The Sunday Times
January 14, 2024
Today President Zelensky sends a stark message to the world: we need your support now more than ever before. Writing for The Sunday Times, Ukraine’s leader describes the coming year as “crucial” for Ukraine, saying: “At the moment, Ukraine needs to be given everything it needs to be able to defeat Russia in this historic battle.”
His plea follows a standing ovation for Rishi Sunak in Ukraine’s parliament on Friday – the British prime minister had earlier announced £2.5 billion of support for Kyiv, including long-range missiles, air defence, artillery ammunition and maritime security.
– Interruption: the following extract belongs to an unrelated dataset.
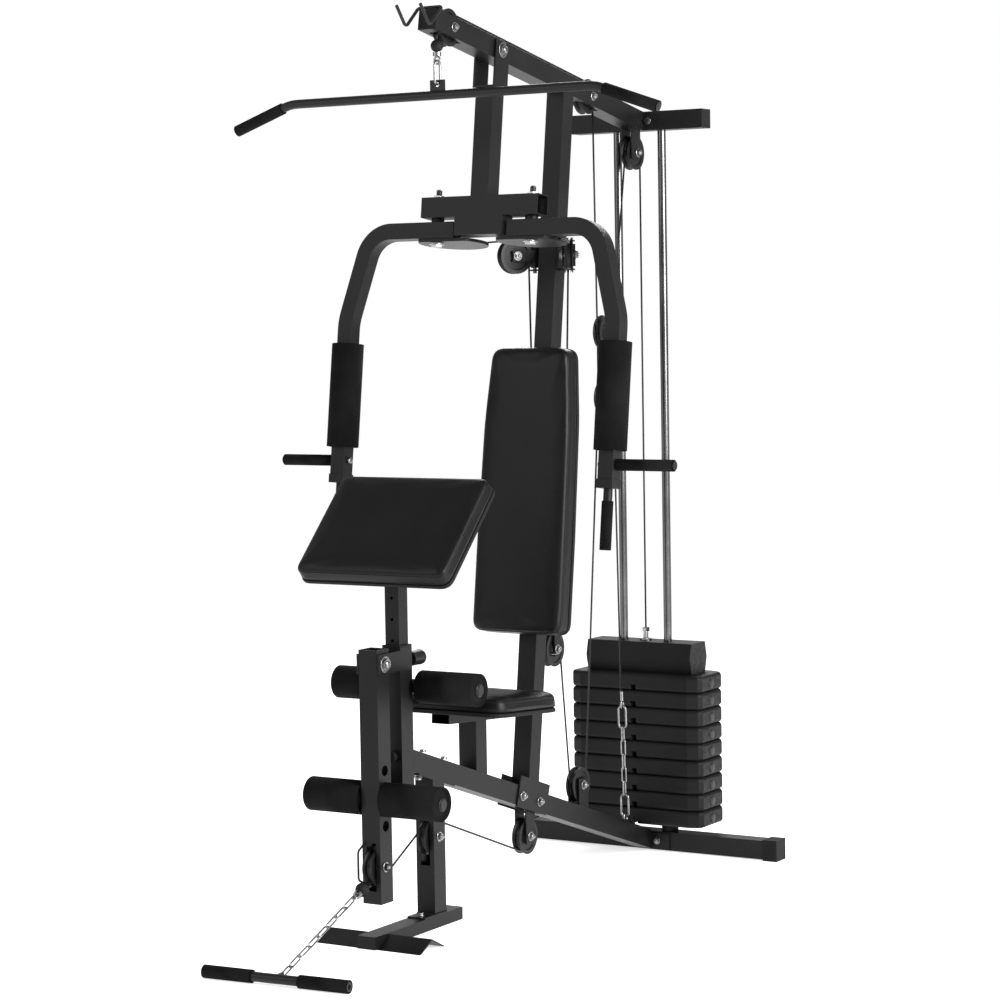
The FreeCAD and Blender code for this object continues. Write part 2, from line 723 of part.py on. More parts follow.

Britain, Zelensky says, is the first of Ukraine’s allies to sign a security guarantee on its journey to what he hopes will be full Nato membership. His comments come at a critical time in the war, but, while his thanks for Britain’s support since 2022 are welcome, his message is largely directed elsewhere, particularly at America and the rest of western Europe. If the events of the past few days have taught the world anything, it should be that those countries that cherish their hard-won liberty simply cannot take it for granted.
On Thursday, Britain and America launched strikes against Houthi rebels who have menaced Red Sea traffic from Yemen, dropping bombs from jets and firing cruise missiles from ships.
The mission, which will continue as long as our maritime interests are threatened, was entirely justified, despite the misgivings of those still scarred by previous incursions into the Middle East.
Those who value freedom will also have taken heart yesterday from the victory of William Lai, the pro-western candidate of Taiwan’s Democratic Progressive Party, over the island’s main opposition party, which has traditionally sought closer links with China.
Like his predecessor, Tsai Ing-wen, Lai eschews open talk of independence for fear of provoking Beijing, but he favours expanding Taiwan’s armed forces and forging close relationships with Japan and Nato countries. His election, which was greeted by uplifting scenes in Taiwan’s capital yesterday, will have infuriated China, which has already called him a “liar” and a “hoodlum to the extreme”, although Lai, in a measured victory speech, tempered a promise to protect Taiwan from overseas threats with a pledge to “replace confrontation with dialogue”.
The world is a fractured and unstable place in 2024, and after several years of multiplying conflicts, stocks of attention in the West are running low. Sunak’s continuation of our solidarity with Ukraine was received so rapturously partly because Britain is arguably now something of an outlier.
A military aid package worth $61 billion has been held up by wrangling in the US Congress, with Republicans demanding reinforcements to America’s southern border in return for passing it. The Hungarian strongman Viktor Orbán has been blocking a €50 billion EU support deal,
claiming the use of Hungarian taxpayers’ money to prolong the war with Russia is “not acceptable”, although Brussels is hopeful of finding a resolution.
Britain has shown leadership on Yemen, too. Again, it was America, the world’s reluctant policeman, that played the key role in galvanising an alliance into action, just as it has been America that has supplied the most military aid to Ukraine.
European powers, which benefit richly from trade through the Red Sea, should consider what their contribution will be. Zelensky’s words today will also be aimed at them. He will have one eye, too, on events in Iowa tomorrow, where the first contest in the race to crown the Republican presidential candidate takes place.
Donald Trump has maintained a substantial lead in polls. Nikki Haley may run him close in New Hampshire on Tuesday next week, but Trump looks likely to win the nomination. He has indicated that if he won again he would pull financial aid from Ukraine. “I want everybody to stop dying,” he said of the Ukraine war last year. “And I’ll have that done in 24 hours.” Nobody will be watching more closely as November approaches than Putin, China’s President Xi, Iran’s leaders and other powerbrokers in the Gulf.
Now, with autocrats and terrorists emboldened by the eruption of several wars, would be a terrible moment for Uncle Sam to turn his back on the world. Zelensky knows this. He concludes: “If we can overcome such a danger to the international order then we will be able to convince even the most serious potential aggressors that war will be a loss for them as well.”
He is right, and the free world should take note.